**Given request:** Read the data and repeat all of it exactly.

▬▬▬▬▬▬

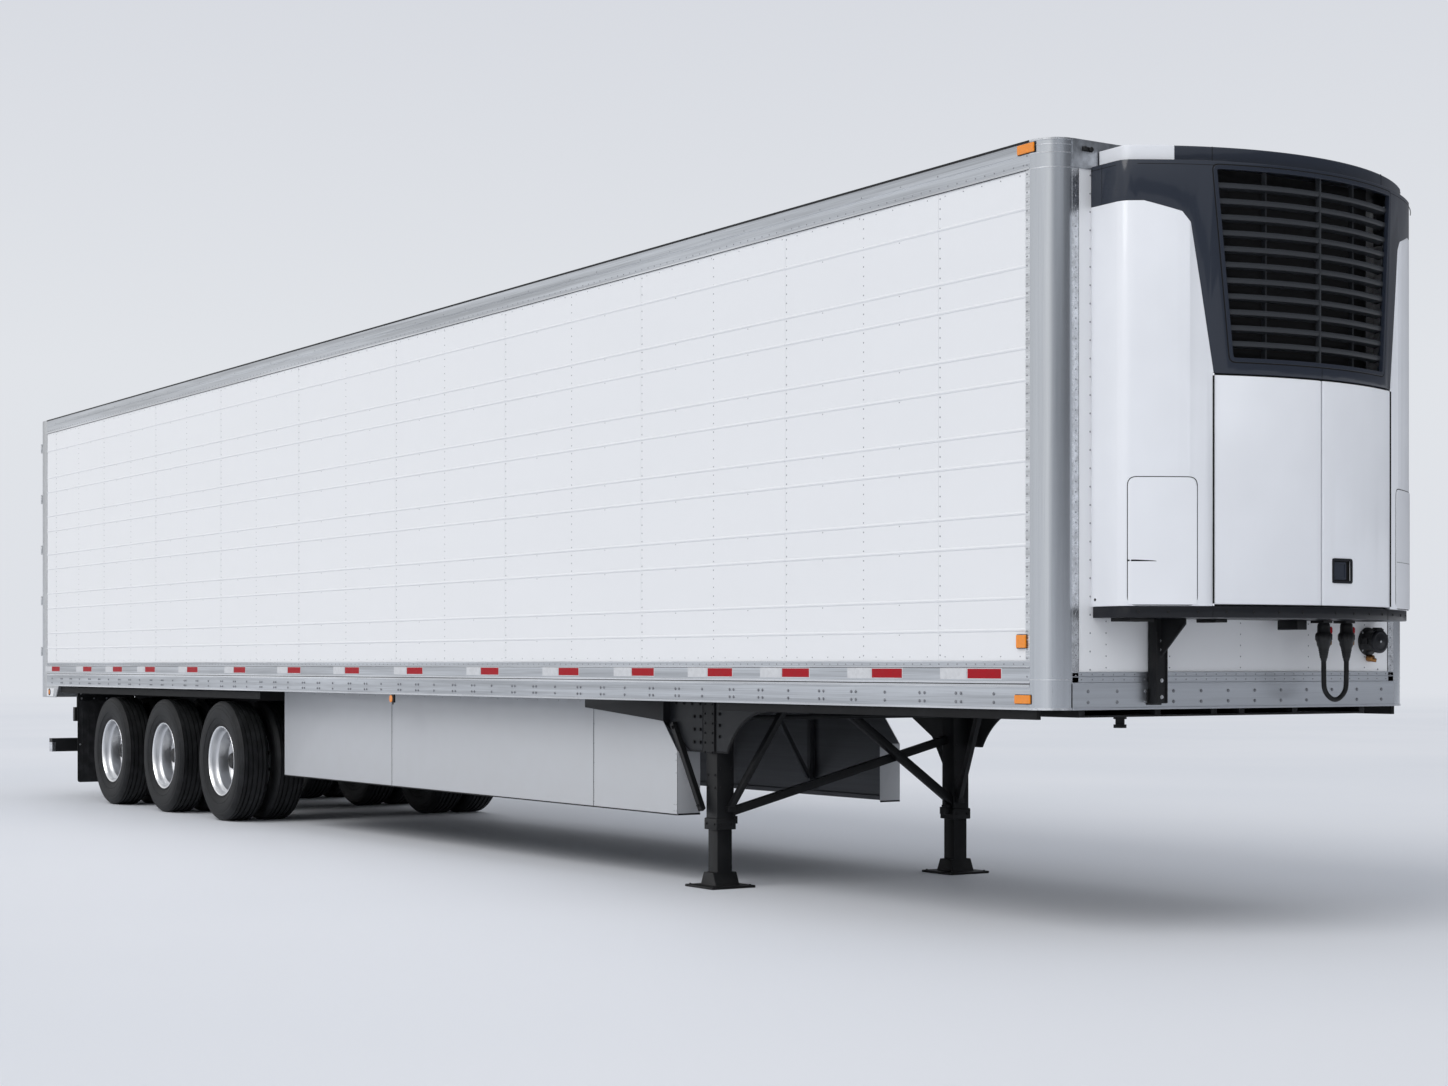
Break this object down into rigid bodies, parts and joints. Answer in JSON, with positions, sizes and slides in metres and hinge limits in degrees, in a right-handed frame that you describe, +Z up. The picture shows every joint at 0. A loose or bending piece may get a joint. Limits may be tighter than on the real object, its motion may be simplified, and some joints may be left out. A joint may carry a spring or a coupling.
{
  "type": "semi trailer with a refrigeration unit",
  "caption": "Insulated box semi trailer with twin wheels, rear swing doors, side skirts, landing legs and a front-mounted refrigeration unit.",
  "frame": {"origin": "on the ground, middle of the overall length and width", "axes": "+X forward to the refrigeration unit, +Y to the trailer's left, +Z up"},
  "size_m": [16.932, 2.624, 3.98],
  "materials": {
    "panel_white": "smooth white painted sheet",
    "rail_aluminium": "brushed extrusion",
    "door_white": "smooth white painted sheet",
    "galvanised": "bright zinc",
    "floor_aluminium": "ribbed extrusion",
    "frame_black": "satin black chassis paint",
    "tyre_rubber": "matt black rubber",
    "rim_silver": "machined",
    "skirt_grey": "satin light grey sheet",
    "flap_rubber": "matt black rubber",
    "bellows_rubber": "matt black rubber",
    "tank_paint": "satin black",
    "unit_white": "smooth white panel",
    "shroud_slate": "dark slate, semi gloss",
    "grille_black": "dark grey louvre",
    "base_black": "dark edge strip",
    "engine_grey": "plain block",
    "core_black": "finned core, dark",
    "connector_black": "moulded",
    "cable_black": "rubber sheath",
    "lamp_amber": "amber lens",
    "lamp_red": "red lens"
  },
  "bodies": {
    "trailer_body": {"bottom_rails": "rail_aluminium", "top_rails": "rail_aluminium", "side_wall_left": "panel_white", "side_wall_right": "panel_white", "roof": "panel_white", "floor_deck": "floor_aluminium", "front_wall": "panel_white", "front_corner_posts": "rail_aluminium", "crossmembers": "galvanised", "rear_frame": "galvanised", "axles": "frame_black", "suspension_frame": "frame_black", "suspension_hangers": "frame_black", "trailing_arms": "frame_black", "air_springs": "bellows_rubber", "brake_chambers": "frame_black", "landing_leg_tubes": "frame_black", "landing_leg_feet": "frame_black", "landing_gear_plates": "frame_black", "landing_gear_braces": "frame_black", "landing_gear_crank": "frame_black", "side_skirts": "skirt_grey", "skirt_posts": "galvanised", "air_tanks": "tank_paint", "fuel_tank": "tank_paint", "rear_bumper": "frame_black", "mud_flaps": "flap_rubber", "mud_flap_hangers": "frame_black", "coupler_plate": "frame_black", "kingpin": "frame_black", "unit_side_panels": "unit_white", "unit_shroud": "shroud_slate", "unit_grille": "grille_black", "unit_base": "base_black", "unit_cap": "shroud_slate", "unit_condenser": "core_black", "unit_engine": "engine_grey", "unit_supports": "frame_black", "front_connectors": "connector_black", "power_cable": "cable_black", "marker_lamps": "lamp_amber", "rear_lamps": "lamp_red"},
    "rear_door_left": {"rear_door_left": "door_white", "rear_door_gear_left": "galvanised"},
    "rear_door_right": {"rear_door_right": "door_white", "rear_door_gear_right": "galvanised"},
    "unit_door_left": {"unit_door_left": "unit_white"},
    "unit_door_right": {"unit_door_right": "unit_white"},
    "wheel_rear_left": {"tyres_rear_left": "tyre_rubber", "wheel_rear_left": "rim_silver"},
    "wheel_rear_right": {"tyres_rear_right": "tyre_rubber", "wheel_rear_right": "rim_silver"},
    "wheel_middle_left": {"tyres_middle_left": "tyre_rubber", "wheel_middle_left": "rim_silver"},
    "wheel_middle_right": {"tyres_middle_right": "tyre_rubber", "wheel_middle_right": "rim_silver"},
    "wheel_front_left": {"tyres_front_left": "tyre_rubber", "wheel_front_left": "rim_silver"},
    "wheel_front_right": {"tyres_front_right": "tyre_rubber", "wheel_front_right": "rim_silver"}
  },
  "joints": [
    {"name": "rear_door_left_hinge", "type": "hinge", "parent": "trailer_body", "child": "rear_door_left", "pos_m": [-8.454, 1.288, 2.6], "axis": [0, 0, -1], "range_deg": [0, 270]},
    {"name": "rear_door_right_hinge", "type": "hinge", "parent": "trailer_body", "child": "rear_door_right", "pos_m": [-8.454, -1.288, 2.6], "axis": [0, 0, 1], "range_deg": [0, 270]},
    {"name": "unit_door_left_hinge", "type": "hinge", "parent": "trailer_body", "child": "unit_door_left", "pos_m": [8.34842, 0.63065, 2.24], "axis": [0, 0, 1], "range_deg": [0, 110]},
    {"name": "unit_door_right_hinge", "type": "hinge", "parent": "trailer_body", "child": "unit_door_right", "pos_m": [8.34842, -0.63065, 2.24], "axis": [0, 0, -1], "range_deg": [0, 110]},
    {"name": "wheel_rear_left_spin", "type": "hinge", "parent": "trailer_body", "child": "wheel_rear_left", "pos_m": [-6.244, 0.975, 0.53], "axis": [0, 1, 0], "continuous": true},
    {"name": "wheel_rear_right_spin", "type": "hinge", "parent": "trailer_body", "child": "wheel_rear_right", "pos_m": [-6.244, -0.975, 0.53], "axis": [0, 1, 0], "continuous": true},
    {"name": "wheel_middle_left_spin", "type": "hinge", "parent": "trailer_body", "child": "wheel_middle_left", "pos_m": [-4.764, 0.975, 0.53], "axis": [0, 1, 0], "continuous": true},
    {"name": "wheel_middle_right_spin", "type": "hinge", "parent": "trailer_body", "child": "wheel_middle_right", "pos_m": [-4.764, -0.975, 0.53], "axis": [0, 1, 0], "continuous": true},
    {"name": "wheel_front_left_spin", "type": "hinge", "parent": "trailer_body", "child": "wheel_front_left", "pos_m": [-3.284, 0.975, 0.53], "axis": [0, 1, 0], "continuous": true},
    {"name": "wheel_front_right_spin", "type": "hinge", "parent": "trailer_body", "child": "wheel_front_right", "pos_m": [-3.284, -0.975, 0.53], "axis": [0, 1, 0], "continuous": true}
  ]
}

▬▬▬▬▬▬

**Reply:**
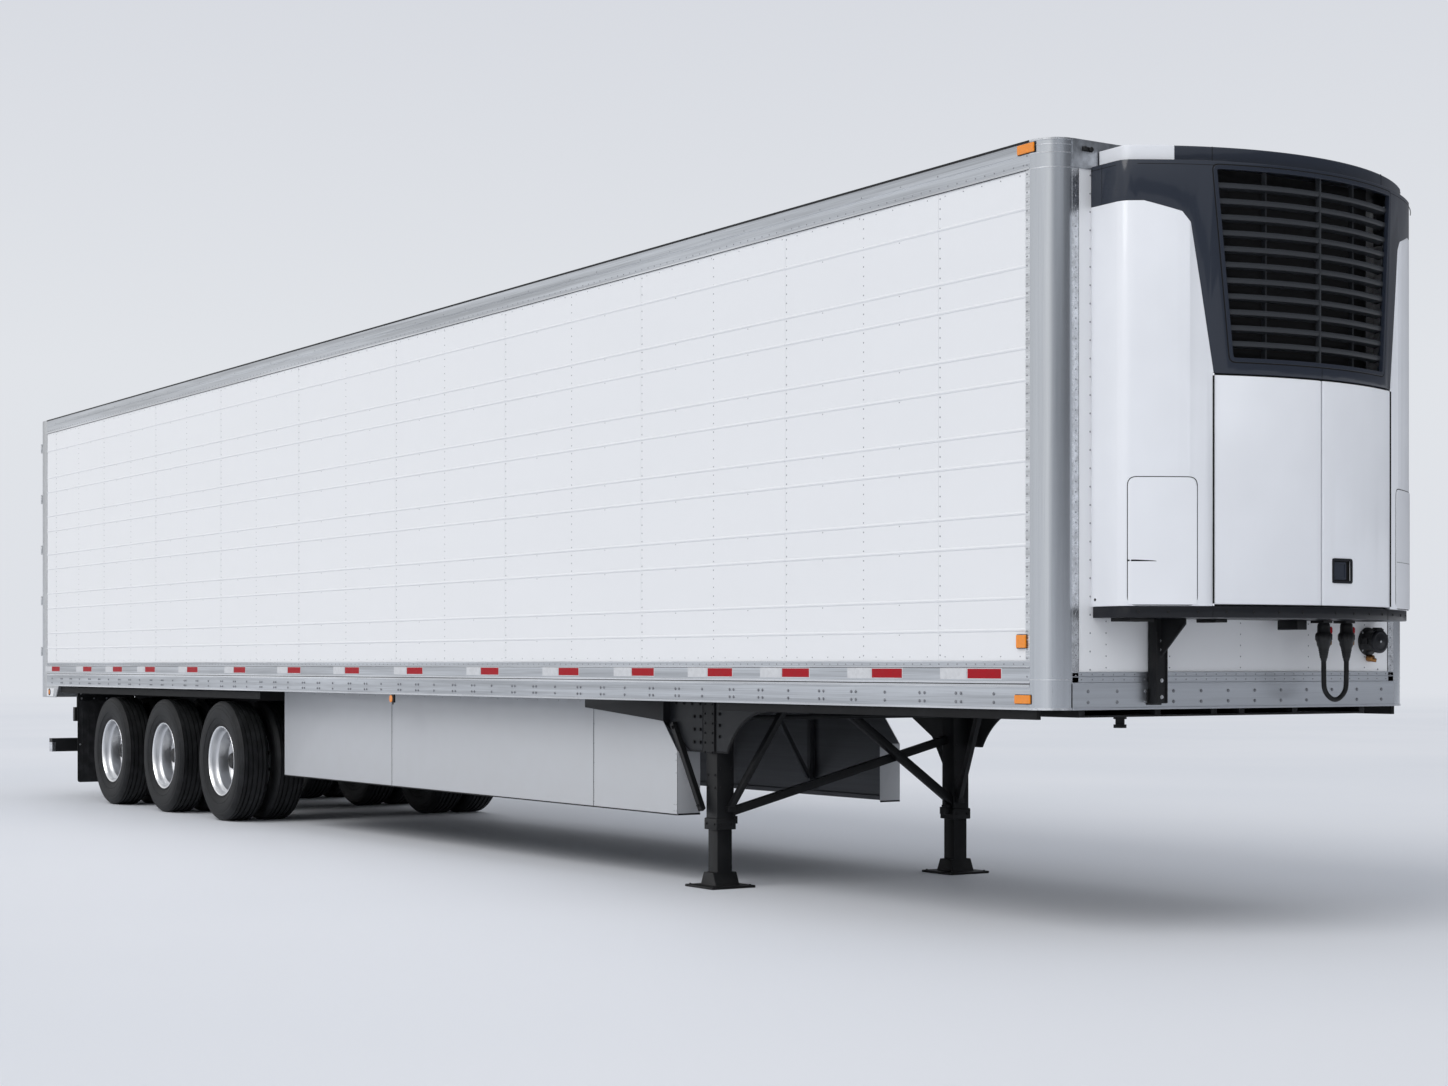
Break this object down into rigid bodies, parts and joints. Answer in JSON, with positions, sizes and slides in metres and hinge limits in degrees, in a right-handed frame that you describe, +Z up. The picture shows every joint at 0. A loose or bending piece may get a joint. Limits may be tighter than on the real object, its motion may be simplified, and some joints may be left out. A joint may carry a spring or a coupling.
{
  "type": "semi trailer with a refrigeration unit",
  "caption": "Insulated box semi trailer with twin wheels, rear swing doors, side skirts, landing legs and a front-mounted refrigeration unit.",
  "frame": {"origin": "on the ground, middle of the overall length and width", "axes": "+X forward to the refrigeration unit, +Y to the trailer's left, +Z up"},
  "size_m": [16.932, 2.624, 3.98],
  "materials": {
    "panel_white": "smooth white painted sheet",
    "rail_aluminium": "brushed extrusion",
    "door_white": "smooth white painted sheet",
    "galvanised": "bright zinc",
    "floor_aluminium": "ribbed extrusion",
    "frame_black": "satin black chassis paint",
    "tyre_rubber": "matt black rubber",
    "rim_silver": "machined",
    "skirt_grey": "satin light grey sheet",
    "flap_rubber": "matt black rubber",
    "bellows_rubber": "matt black rubber",
    "tank_paint": "satin black",
    "unit_white": "smooth white panel",
    "shroud_slate": "dark slate, semi gloss",
    "grille_black": "dark grey louvre",
    "base_black": "dark edge strip",
    "engine_grey": "plain block",
    "core_black": "finned core, dark",
    "connector_black": "moulded",
    "cable_black": "rubber sheath",
    "lamp_amber": "amber lens",
    "lamp_red": "red lens"
  },
  "bodies": {
    "trailer_body": {"bottom_rails": "rail_aluminium", "top_rails": "rail_aluminium", "side_wall_left": "panel_white", "side_wall_right": "panel_white", "roof": "panel_white", "floor_deck": "floor_aluminium", "front_wall": "panel_white", "front_corner_posts": "rail_aluminium", "crossmembers": "galvanised", "rear_frame": "galvanised", "axles": "frame_black", "suspension_frame": "frame_black", "suspension_hangers": "frame_black", "trailing_arms": "frame_black", "air_springs": "bellows_rubber", "brake_chambers": "frame_black", "landing_leg_tubes": "frame_black", "landing_leg_feet": "frame_black", "landing_gear_plates": "frame_black", "landing_gear_braces": "frame_black", "landing_gear_crank": "frame_black", "side_skirts": "skirt_grey", "skirt_posts": "galvanised", "air_tanks": "tank_paint", "fuel_tank": "tank_paint", "rear_bumper": "frame_black", "mud_flaps": "flap_rubber", "mud_flap_hangers": "frame_black", "coupler_plate": "frame_black", "kingpin": "frame_black", "unit_side_panels": "unit_white", "unit_shroud": "shroud_slate", "unit_grille": "grille_black", "unit_base": "base_black", "unit_cap": "shroud_slate", "unit_condenser": "core_black", "unit_engine": "engine_grey", "unit_supports": "frame_black", "front_connectors": "connector_black", "power_cable": "cable_black", "marker_lamps": "lamp_amber", "rear_lamps": "lamp_red"},
    "rear_door_left": {"rear_door_left": "door_white", "rear_door_gear_left": "galvanised"},
    "rear_door_right": {"rear_door_right": "door_white", "rear_door_gear_right": "galvanised"},
    "unit_door_left": {"unit_door_left": "unit_white"},
    "unit_door_right": {"unit_door_right": "unit_white"},
    "wheel_rear_left": {"tyres_rear_left": "tyre_rubber", "wheel_rear_left": "rim_silver"},
    "wheel_rear_right": {"tyres_rear_right": "tyre_rubber", "wheel_rear_right": "rim_silver"},
    "wheel_middle_left": {"tyres_middle_left": "tyre_rubber", "wheel_middle_left": "rim_silver"},
    "wheel_middle_right": {"tyres_middle_right": "tyre_rubber", "wheel_middle_right": "rim_silver"},
    "wheel_front_left": {"tyres_front_left": "tyre_rubber", "wheel_front_left": "rim_silver"},
    "wheel_front_right": {"tyres_front_right": "tyre_rubber", "wheel_front_right": "rim_silver"}
  },
  "joints": [
    {"name": "rear_door_left_hinge", "type": "hinge", "parent": "trailer_body", "child": "rear_door_left", "pos_m": [-8.454, 1.288, 2.6], "axis": [0, 0, -1], "range_deg": [0, 270]},
    {"name": "rear_door_right_hinge", "type": "hinge", "parent": "trailer_body", "child": "rear_door_right", "pos_m": [-8.454, -1.288, 2.6], "axis": [0, 0, 1], "range_deg": [0, 270]},
    {"name": "unit_door_left_hinge", "type": "hinge", "parent": "trailer_body", "child": "unit_door_left", "pos_m": [8.34842, 0.63065, 2.24], "axis": [0, 0, 1], "range_deg": [0, 110]},
    {"name": "unit_door_right_hinge", "type": "hinge", "parent": "trailer_body", "child": "unit_door_right", "pos_m": [8.34842, -0.63065, 2.24], "axis": [0, 0, -1], "range_deg": [0, 110]},
    {"name": "wheel_rear_left_spin", "type": "hinge", "parent": "trailer_body", "child": "wheel_rear_left", "pos_m": [-6.244, 0.975, 0.53], "axis": [0, 1, 0], "continuous": true},
    {"name": "wheel_rear_right_spin", "type": "hinge", "parent": "trailer_body", "child": "wheel_rear_right", "pos_m": [-6.244, -0.975, 0.53], "axis": [0, 1, 0], "continuous": true},
    {"name": "wheel_middle_left_spin", "type": "hinge", "parent": "trailer_body", "child": "wheel_middle_left", "pos_m": [-4.764, 0.975, 0.53], "axis": [0, 1, 0], "continuous": true},
    {"name": "wheel_middle_right_spin", "type": "hinge", "parent": "trailer_body", "child": "wheel_middle_right", "pos_m": [-4.764, -0.975, 0.53], "axis": [0, 1, 0], "continuous": true},
    {"name": "wheel_front_left_spin", "type": "hinge", "parent": "trailer_body", "child": "wheel_front_left", "pos_m": [-3.284, 0.975, 0.53], "axis": [0, 1, 0], "continuous": true},
    {"name": "wheel_front_right_spin", "type": "hinge", "parent": "trailer_body", "child": "wheel_front_right", "pos_m": [-3.284, -0.975, 0.53], "axis": [0, 1, 0], "continuous": true}
  ]
}